F. Springer, Tabee, New York
In Tabee, New York, vertelt Springer over de jonge diplomaat Rudy, die in New York zijn eerste baan als vice-consulent bij de Nederlandse ambassade heeft. De roman is zeker deels autobiografisch omdat Springer zelf ook diplomaat was, onder meer in New York. Rudy groeide ook net als Springer op in Bandoeng en maakte daar de Japanse bezetting mee. Dollie was zijn jeugdliefde, die hij na zijn veertiende uit het oog verloor. Het verlangen bleef en bleek wederzijds. Als diplomaat komt hij Dollie weer in New York tegen, nu getrouwd met Menno, een vroegere schoolgenoot en branieschopper.
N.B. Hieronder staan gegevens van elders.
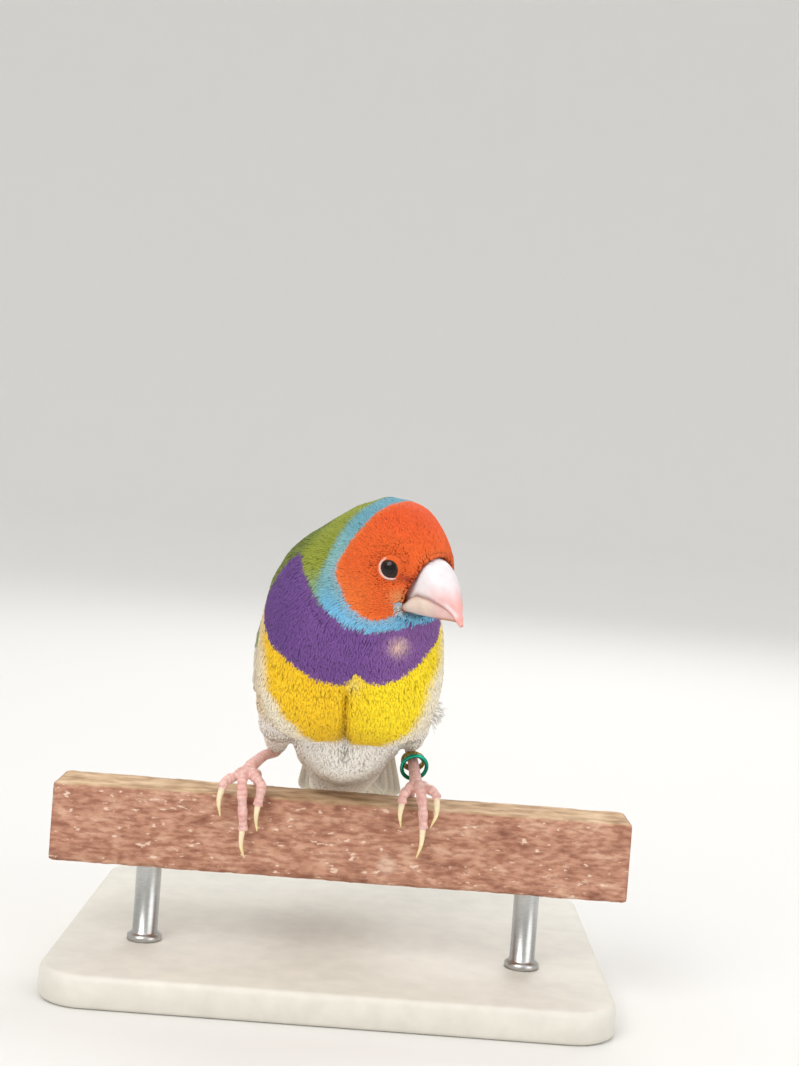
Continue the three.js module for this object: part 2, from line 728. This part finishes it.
for (const [name, ring] of Object.entries(LEG_RINGS)) {
  place(bird, "ring_" + name, legRing(ring), ring.finish);
}

// Perch and stand

const part = new THREE.Group();
part.add(bird);

function boxShape(width, depth, corner) {
  const [x, y] = [width / 2, depth / 2];
  const shape = new THREE.Shape();
  shape.moveTo(-x + corner, -y);
  shape.lineTo(x - corner, -y);
  shape.absarc(x - corner, -y + corner, corner, -Math.PI / 2, 0);
  shape.lineTo(x, y - corner);
  shape.absarc(x - corner, y - corner, corner, 0, Math.PI / 2);
  shape.lineTo(-x + corner, y);
  shape.absarc(-x + corner, y - corner, corner, Math.PI / 2, Math.PI);
  shape.lineTo(-x, -y + corner);
  shape.absarc(-x + corner, -y + corner, corner, Math.PI, Math.PI * 1.5);
  return shape;
}

const barShape = boxShape(PERCH.depth, PERCH.height, PERCH.edge);
const bar = new THREE.ExtrudeGeometry(barShape, {
  depth: PERCH.length,
  bevelEnabled: false,
  curveSegments: 3,
});
bar.translate(0, 0, -PERCH.length / 2);
bar.rotateX(Math.PI / 2);
bar.rotateZ(Math.PI / 2);
bar.translate(0, PERCH_FRONT + PERCH.depth / 2, PERCH_TOP - PERCH.height / 2);
place(part, "perch", solidOf(bar), "wood");

const plateShape = boxShape(BASE.width - BASE.bevel * 2, BASE.depth - BASE.bevel * 2, BASE.corner);
const plate = new THREE.ExtrudeGeometry(plateShape, {
  depth: BASE.height - BASE.bevel * 2,
  bevelThickness: BASE.bevel,
  bevelSize: BASE.bevel,
  bevelSegments: 1,
  curveSegments: 3,
});
plate.translate(0, 0, BASE.bevel);
place(part, "stand_base", solidOf(plate), "stand");

const rodHeight = PERCH_TOP - PERCH.height - BASE.height;
for (const [side, sign] of Object.entries(SIDES)) {
  const rod = new THREE.CylinderGeometry(ROD.radius, ROD.radius, rodHeight, 20);
  rod.rotateX(Math.PI / 2);
  rod.translate(ROD.spread * sign, PERCH_FRONT + PERCH.depth / 2, BASE.height + rodHeight / 2);
  place(part, "stand_rod_" + side, solidOf(rod), "rod");
}

export default part;
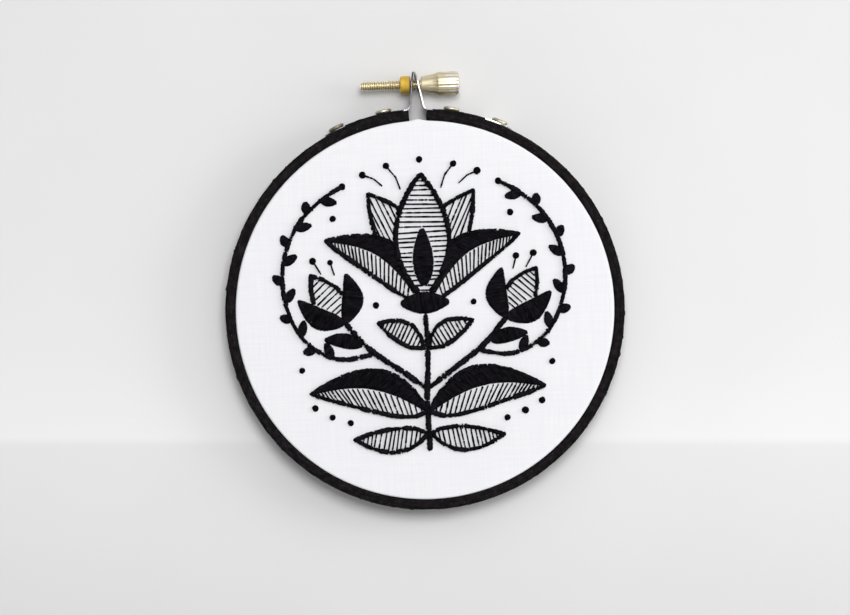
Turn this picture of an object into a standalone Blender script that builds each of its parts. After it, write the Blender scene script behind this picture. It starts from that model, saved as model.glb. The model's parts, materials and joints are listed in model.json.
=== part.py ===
# Hoop embroidery art: white cotton held drum-tight in a small wooden embroidery hoop.
#
# The hoop lies on its back with the cloth facing up (+Z), and its screw clamp points along +Y.
# Metres. The origin lies under the middle of the whole outline, on the surface that the hoops rest on.

import math

import bmesh
import bpy
from mathutils import Vector

MM = 0.001

# Outer hoop: a flat wooden strip bent round, split at the top for the clamp
HOOP_OUTER_RADIUS = 55.0 * MM
STRIP_THICKNESS = 2.8 * MM
HOOP_DEPTH = 9.0 * MM
SPLIT_WIDTH = 4.8 * MM
EDGE_ROUNDING = 0.5 * MM

# Gap kept between pieces that touch on the real thing
CLEARANCE = 0.3 * MM

# Cloth, and the inner hoop that it is stretched over
CLOTH_THICKNESS = 1.0 * MM
CLOTH_PROUD = 0.1 * MM
CLOTH_TRIM_HEIGHT = 0.8 * MM

# Clamp plates: steel strips riveted to the outer hoop, with their ends bent up as ears
PLATE_THICKNESS = 0.5 * MM
PLATE_HALF_WIDTH = 3.7 * MM
PLATE_END_ANGLE = math.radians(27.8)
BEND_RADIUS = 1.5 * MM
EAR_HOLE_RADIUS = 1.7 * MM
# For each side: its direction along X, the ear's distance from the middle at the screw, and its lean
CLAMP_SIDES = {
    "left": {"side": -1, "ear_offset": 1.3 * MM, "lean": math.radians(6.3)},
    "right": {"side": 1, "ear_offset": 0.6 * MM, "lean": math.radians(10.2)},
}

# Rivets through plate and hoop, by their angle from the clamp
RIVET_ANGLES = {"near": math.radians(9.7), "far": math.radians(23.8)}
RIVET_HEAD_RADIUS = 2.25 * MM
RIVET_HEAD_HEIGHT = 1.0 * MM
RIVET_EYE_RADIUS = 0.8 * MM
RIVET_EYE_DEPTH = 0.7 * MM
RIVET_SHANK_RADIUS = 1.2 * MM
RIVET_BORE_RADIUS = 1.5 * MM

# Clamp screw: its line runs along X, over the split
SCREW_HEIGHT = 62.25 * MM
THREAD_RADIUS = 1.35 * MM
THREAD_ROOT_RADIUS = 1.12 * MM
THREAD_PITCH = 0.5 * MM
THREAD_TIP = -15.5 * MM
THREAD_END = -0.5 * MM
HEAD_START = 1.5 * MM
HEAD_NECK_RADIUS = 2.0 * MM
HEAD_NECK_LENGTH = 0.6 * MM
HEAD_CONE_RADIUS = 2.9 * MM
FLUTED_START = 5.9 * MM
FLUTED_END = 11.75 * MM
FLUTED_RADIUS = 3.25 * MM
FLUTE_DEPTH = 0.3 * MM
FLUTE_COUNT = 18

# Round nut on the thread, against the left ear
NUT_RADIUS = 2.42 * MM
NUT_LENGTH = 2.8 * MM
NUT_FACE = -2.15 * MM
NUT_CHAMFER = 0.3 * MM

# Steps round a full turn
HOOP_STEPS = 96
SMALL_STEPS = 20
BORE_STEPS = 24

# Steps along a clamp plate: round the hoop, round its bend, up its ear, and round each end
PLATE_STEPS = 20
BEND_STEPS = 6
EAR_STEPS = 4
TIP_STEPS = 6
TIP_START = math.radians(8.0)

# Worked out from the sizes above
CLOTH_OUTER_RADIUS = HOOP_OUTER_RADIUS - STRIP_THICKNESS - CLEARANCE
INNER_HOOP_RADIUS = CLOTH_OUTER_RADIUS - CLOTH_THICKNESS - CLEARANCE
CLOTH_TOP = HOOP_DEPTH + CLOTH_PROUD
INNER_HOOP_DEPTH = CLOTH_TOP - CLOTH_THICKNESS - CLEARANCE
PLATE_RADIUS = HOOP_OUTER_RADIUS + CLEARANCE + PLATE_THICKNESS / 2
MID_DEPTH = HOOP_DEPTH / 2
EAR_REACH = PLATE_HALF_WIDTH * math.cos(TIP_START)
EAR_TOP = max(
    SCREW_HEIGHT + EAR_REACH * math.cos(s["lean"]) + PLATE_THICKNESS / 2 * math.sin(s["lean"])
    for s in CLAMP_SIDES.values()
)
HOOP_CENTRE_Y = (HOOP_OUTER_RADIUS - EAR_TOP) / 2


def clear_scene():
    for obj in list(bpy.data.objects):
        bpy.data.objects.remove(obj)


def new_collection(name):
    collection = bpy.data.collections.new(name)
    bpy.context.scene.collection.children.link(collection)
    return collection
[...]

Ze heet nu Dola en is moeder van enkele kinderen. Menno wordt werkeloos en het huwelijk raakt ontwricht. Er ontstaat een korte en heftige seksuele relatie tussen ‘Dollie’ en Rudy. Oude beelden van het Indische verleden komen terug. Dit zijn mijns inziens de mooiste passages in het boek. Vermakelijk zijn verder de ironische beschrijvingen van het werk van de ambassade, zoals die van officiële bezoeken. Het verhaal eindigt ermee dat Rudy een andere post krijgt in een Afrikaans land en dat hij te laf is om dat tegen Dollie te zeggen, die inmiddels voor hem wil kiezen en smoorverliefd is. Hij voelt zich er rot bij, maar hij laat de momenten voorbij gaan om er iets mee te doen. Wat dit voor haar verder betekent, blijft in de roman onbeantwoord. In hoeverre deze episode autobiografisch is, weet ik niet. Als dat zo is, heeft de auteur zijn eigen lullige gedrag in ieder geval beschreven.
Trefwoorden: Indisch verleden, Verenigde Staten, Tweede Wereldoorlog.